J’avoue ma perplexité de philosophe. Je suis convaincu de l’honorabilité absolue du corps judicaire et les radiations pour malhonnêteté dans ce grand corps de l’Etat sont rarissimes. J’ai entendu des juges à la télévision menacer de poursuites des députés qui s’en prenaient violemment à eux. Mais ce n’est pas ainsi que l’on doit agir : on explique, on raisonne, on cherche à convaincre, à expliciter le mécanisme judiciaire, on ne menace pas les élus de la nation… Il m’a semblé alors que le pouvoir judiciaire cherchait à freiner, voire à prendre le dessus sur le pouvoir législatif et exécutif… Est-ce bien ? Je ne le crois pas. Certes, je ne revendique pas pour les anciens présidents ou pour les anciens ministres une justice spéciale, mais tout de même ! Souvenons nous du calvaire enduré par certains lors de l’affaire du sang contaminé, toutes ces années à traîner ces mises en examen comme un boulet. Je n’oublie pas non plus les souffrances des familles des victimes…
Si on revient au cas de Nicolas Sarkozy, je n’arrive pas à trouver de solution : les juges ont, dans leurs attendus du non lieu, reconnu que les charges et les indices étaient trop ténus pour pouvoir se muer en accusations.. Dont acte. Mais pourquoi avoir mis tout ce temps à l’établir ? Une personnalité du ministère m’avait dit un jour en parlant de ses collègues qu’avant de mettre en examen il fallait réfléchir, et non l’inverse. Certains esprits vont jusqu’à émettre l’hypothèse que les motivations ayant conduit à innocenter l’ancien président sont diverses et variées. Qu’est ce qui se cache derrière une telle formulation ? Je ne dispose d’aucun moyen pour le savoir et il est risqué d’avancer des spéculations.

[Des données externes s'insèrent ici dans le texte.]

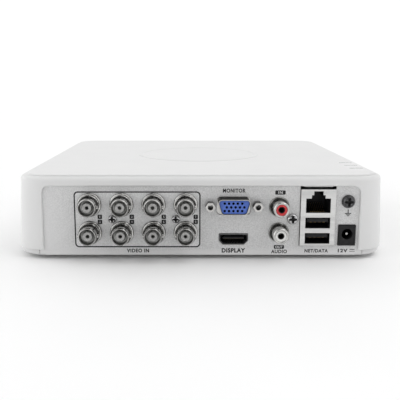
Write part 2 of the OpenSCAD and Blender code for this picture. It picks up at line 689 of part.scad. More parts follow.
// The wires lie one above the other, so that the lowest leaves first at both ends
module power_wire(k) {
    x = power_header[0] + 3.6 - 2.4 * k;
    y = power_plug[1] - 4.2 + 2.8 * k;
    rise = 2.3 * k;
    sweep([
        [x, power_header[1], header_plug_top - 1], [x, power_header[1], 24 + rise],
        [x + 5.5, power_header[1] + 1, 31 + rise], [56, -25, 31.5 + rise], [83, -12, 31 + rise],
        [91, 12, 27 + rise], [92.2, y - 14, 20 + rise], [92.6, y - 3, 13 + 0.5 * rise],
        [power_plug[0] + 3.4, y, plug_z], [power_plug[0] - 1, y, plug_z]],
        [for (i = [0:9]) i < 2 ? [0, 1, 0] : [0, 0, 1]],
        3, 0.8, 0.8);
}

module power_lead() color([0.1, 0.1, 0.1]) for (k = [0:3]) power_wire(k);

module lead_plugs() color([0.12, 0.12, 0.12]) {
    chip(data_header[0], data_header[1], 13, 4, header_plug_top - board_top - 1.4, board_top + 1.4);
    chip(power_header[0], power_header[1], 10, 4, header_plug_top - board_top - 1.4, board_top + 1.4);
    block([plug_x + 3.6, data_plug[1] - 6.5, plug_z - 2.6], [plug_x + 12.6, data_plug[1] + 6.5, 12]);
    block([plug_x + 3.6, power_plug[1] - 11.5, plug_z - 2.6],
          [plug_x + 12.6, power_plug[1] + 11.5, plug_z + 2.6]);
}

// Hard drive
module drive_at() in_case() translate([drive_x, drive_y, drive_z]) children();

// Well for the platters and the arm, drawn in the drive's own plan
module drive_well() {
    translate([hub_x, 0]) circle(platter_r + 1);
    translate([4, -drive_w / 2 + 4]) square([drive_l / 2 - 8, 42]);
    translate([4, -30]) square([40, 54]);
}

module drive_casting() color("darkgray") drive_at() {
    translate([hub_x - drive_x, 0, drive_floor - eps]) cylinder(h = spindle_h, r = spindle_r);
    translate([pivot_x - drive_x, pivot_y - drive_y, drive_floor - eps])
        cylinder(h = spindle_h, r = pivot_r);
    difference() {
        linear_extrude(drive_h - lid_t) rounded_rect(drive_l, drive_w, 2);
        translate([0, 0, drive_floor]) linear_extrude(drive_h) drive_well();
        // Recess for the circuit board on the underside and for the connector at the end
        translate([-drive_l / 2 + 14, -drive_w / 2 + 10, -1]) cube([drive_l, drive_w - 20, 3]);
        for (x = drive_hole_x, s = [-1, 1]) translate([x, s * drive_hole_half, -1])
            cylinder(h = 7, r = 1.72);
    }
}

module drive_lid() color("silver") drive_at() translate([0, 0, drive_h - lid_t])
    linear_extrude(lid_t) difference() {
        rounded_rect(drive_l, drive_w, 2);
        for (p = [[-68, -45], [-68, 45], [68, -45], [68, 45], [0, 47.5], [36, 2]])
            translate(p) circle(2.2);
    }

module drive_platters() color("whitesmoke") in_case()
    translate([drive_x + hub_x, drive_y, drive_z]) difference() {
        union() {
            translate([0, 0, drive_floor + gap]) cylinder(h = 12.7, r = 8.8);
            for (z = platter_z) translate([0, 0, z - drive_z])
                cylinder(h = platter_t, r = platter_r - 0.5, $fn = 96);
            translate([0, 0, drive_floor + 12]) cylinder(h = 2, r = 14);
        }
        translate([0, 0, drive_floor]) cylinder(h = spindle_h + gap, r = spindle_r + bearing_gap);
    }

// The arm carries one blade below, between and above the platters, and a flat coil behind its pivot
module drive_actuator() color("gray") in_case() translate([pivot_x, pivot_y, drive_z]) difference() {
    union() {
        translate([0, 0, drive_floor + gap]) cylinder(h = 14.5, r = 5.8);
        rotate([0, 0, arm_angle]) for (z = blade_z) translate([0, 0, z - drive_z]) linear_extrude(1)
            polygon([[0, -5.5], [arm_length * 0.55, -3], [arm_length, -1.2],
                     [arm_length, 1.2], [arm_length * 0.55, 3], [0, 5.5]]);
        rotate([0, 0, arm_angle + 180]) translate([0, 0, 9.4]) linear_extrude(3)
            polygon([[0, -5], [13, -7.5], [14.5, 0], [13, 7.5], [0, 5]]);
    }
    translate([0, 0, drive_floor]) cylinder(h = spindle_h + gap, r = pivot_r + bearing_gap);
}

module drive_board() color("darkgreen") drive_at()
    translate([-drive_l / 2 + 15, -drive_w / 2 + 11, 0.3]) cube([drive_l - 22, drive_w - 22, 1.6]);

module drive_connector() color([0.1, 0.1, 0.1]) drive_at() difference() {
    translate([drive_l / 2 - 6.5, -18, 0]) cube([7.5, 46, 1.9]);
    translate([drive_l / 2 - 1, 2, -1]) cube([3, 1.5, 5]);
}

module drive_screws() color("gray") in_case() at_drive_holes()
    translate([0, 0, foot_h + drive_screw_depth]) rotate([180, 0, 0]) pan_screw(3.1, 1.5, 1.7, 6);

top_cover();
base_tray();
rear_panel();
light_guide();
rubber_feet();
cover_screws();
panel_screws();
bnc_shell_1();
bnc_shell_2();
bnc_shell_3();
bnc_shell_4();
bnc_shell_5();
bnc_shell_6();
bnc_shell_7();
bnc_shell_8();
bnc_insulators();
bnc_contacts();
bnc_housing_left();
bnc_housing_right();
vga_shell();
vga_insert();
vga_jackscrews();
vga_housing();
display_socket_shell();
display_socket_tongue();
rca_shell_in();
rca_shell_out();
rca_insert_in();
rca_insert_out();
rca_housing();
lan_usb_shield();
lan_usb_core();
usb_tongue_upper();
usb_tongue_lower();
dc_jack_housing();
dc_jack_pin();
ground_washer();
ground_screw();
main_board();
main_chip();
heatsink();
memory_chips();
capacitors();
coin_cell();
coin_cell_holder();
buzzer();
status_leds();
board_screws();
drive_headers();
data_lead();
power_lead();
lead_plugs();
drive_casting();
drive_lid();
drive_platters();
drive_actuator();
drive_board();
drive_connector();
drive_screws();
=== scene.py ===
"""Looks of the compact video recorder: camera, studio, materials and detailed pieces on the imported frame.

Lengths in the code are millimetres in the row frame; mm() turns them into metres.
"""
import json
import math
import random

import bmesh
import bpy
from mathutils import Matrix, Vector

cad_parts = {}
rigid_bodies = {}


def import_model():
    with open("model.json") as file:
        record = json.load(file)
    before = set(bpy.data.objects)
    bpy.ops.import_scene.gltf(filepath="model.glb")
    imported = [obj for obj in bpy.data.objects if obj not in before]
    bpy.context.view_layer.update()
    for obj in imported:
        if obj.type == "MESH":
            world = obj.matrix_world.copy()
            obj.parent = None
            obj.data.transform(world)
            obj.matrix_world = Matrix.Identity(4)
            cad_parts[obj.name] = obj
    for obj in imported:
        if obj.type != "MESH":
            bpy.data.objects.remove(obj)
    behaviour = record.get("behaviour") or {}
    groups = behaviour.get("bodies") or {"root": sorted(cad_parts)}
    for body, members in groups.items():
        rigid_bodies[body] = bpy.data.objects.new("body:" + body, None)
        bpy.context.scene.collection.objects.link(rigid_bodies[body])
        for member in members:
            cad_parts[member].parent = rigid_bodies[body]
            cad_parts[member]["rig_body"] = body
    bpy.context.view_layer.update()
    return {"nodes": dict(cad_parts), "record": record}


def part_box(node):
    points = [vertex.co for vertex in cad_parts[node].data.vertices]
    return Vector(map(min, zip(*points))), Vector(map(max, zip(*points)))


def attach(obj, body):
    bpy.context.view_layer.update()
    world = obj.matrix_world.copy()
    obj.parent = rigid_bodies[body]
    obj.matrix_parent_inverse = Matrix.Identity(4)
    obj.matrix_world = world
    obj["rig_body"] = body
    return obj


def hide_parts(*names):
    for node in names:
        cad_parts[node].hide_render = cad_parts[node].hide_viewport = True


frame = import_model()
NODES = frame["nodes"]


def mm(*values):
    return Vector(values) * 0.001 if len(values) > 1 else values[0] * 0.001


def low(node):
    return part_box(node)[0] * 1000


def high(node):
    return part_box(node)[1] * 1000


def middle(node):
    return (low(node) + high(node)) / 2


PANEL_Y = low("rear_panel").y          # outer face of the steel panel
BOARD_Z = high("main_board").z         # upper face of the circuit board


# ---------------------------------------- materials
def link(tree, a, b):
    tree.links.new(a, b)


def node(tree, kind, **settings):
    made = tree.nodes.new(kind)
    for key, value in settings.items():
        if key[0] == "_":
            made.inputs[key[1:].replace("_", " ")].default_value = value
        else:
            setattr(made, key, value)
    return made


def ramp(tree, fac, stops):
    """A colour ramp; a stop's colour is (r, g, b), or one number for a grey."""
    made = node(tree, "ShaderNodeValToRGB")
    elements = made.color_ramp.elements
    while len(elements) < len(stops):
        elements.new(0.5)
    for element, (place, colour) in zip(elements, stops):
        element.position = place
        element.color = (*(colour if isinstance(colour, tuple) else (colour,) * 3), 1)
    link(tree, fac, made.inputs["Fac"])
    return made.outputs["Color"]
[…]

Je renvoie, par contre, au vieil adage latin fiat justicia, pereat mundus : que la justice soit, le monde dût il en périr. Les philosophes allemands se sont saisis de ce mot et ont émis la réflexion suivante : l’homme, écrivait Aristote dans l’Ethique à Nicomaque, est un animal social, il ne peut vivre que dans le cadre social. Or, pour régler les relations entre les humains, il faut des règles et la justice est là pour cela. Mais la justice ne doit pas perdre de vue que l’idéal social dont chacun rêve , c’est le bonheur, et si cette justice le menace au point de le rendre inatteignable, elle ne joue plus son rôle. La rigueur implacable du jugement n’est concevable que dans la justice divine.
La justice humaine en est très loin. Un ancien premier vice président de la cour de cassation avait dit un jour, dans sa grande sagesse, en s’adressant à ses jeunes collègues : nous devons rendre la justice les mains tremblantes…… Et ce grand humaniste, bien que juriste, ajoutait : la personne assise en face du juge, celle que l’on prétend juger est un autre moi-même………
Emmanuel Levinas ne disait rien d’autre en s’exclamant : mon moi, ce sont les autres… Si tous en tenaient compte, il y aurait moins d’erreurs judiciaires.